Often, improper installation or tampering during building construction is to blame for poor life safety damper operation. Examples include dampers installed out of square, sheet metal screws installed in locations preventing damper linkages from fully operating a damper, the loosening of actuator clamps on damper shafts, and boards installed between damper blades to prop open a damper. Such problems should be identifiable during the visual inspection required by NFPA 80 and NFPA 105 at the time a building is commissioned, prior to remote testing. If the problems are not identified during the initial visual inspection or they occur afterward, a remote test will identify that the damper is not operating properly. That is because the remote-test method requires positive indication that both the open and closed positions have been reached. For example, if a sheet-metal screw is installed in a damper’s linkage, the damper may be able to close but not be able to fully open. The position-indication linkage connected to the damper blade, then, will not trip the electromechanical switch that confirms the open position, resulting in a failed test. Anytime a remote test cannot confirm a damper is able to reach its open or closed position, NFPA 80 and NFPA 105 require a visual inspection to be conducted.

Curtain Fire Damper

Figure 2: A curtain-style fire damper.


Benefits of Remote Testing

There are several benefits to conducting life safety damper testing remotely. One concerns accessibility. While some life safety dampers cannot be accessed without the removal of permanent building features, the remote test method provides an option for periodically confirming such dampers are operating properly. Additionally, the remote test method eliminates the need to breach ceiling membranes for the conducting of tests. Opening ceilings has the potential to expose building occupants to airborne microbes that can lead to infectious disease. This especially is a concern in health-care facilities.
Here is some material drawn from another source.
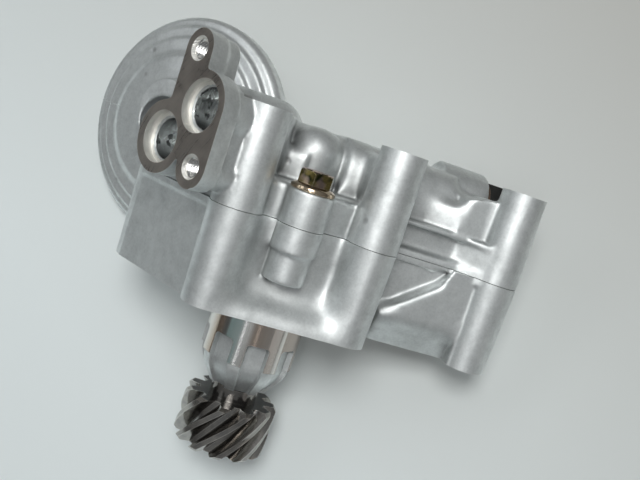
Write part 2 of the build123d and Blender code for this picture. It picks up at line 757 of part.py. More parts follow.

The remote-test method also dramatically reduces the cost and coordination associated with life safety damper inspection. Because remote tests can be conducted at little to no cost, they increase the likelihood and frequency of damper inspections, improving building safety.



The 2019 editions of NFPA 80 and NFPA 105 allow building owners to conduct code-required periodic testing of certain life-safety dampers remotely. Three preconditions must be met. Once they are, periodic testing can be conducted more cost-effectively and more frequently, leading to safer buildings.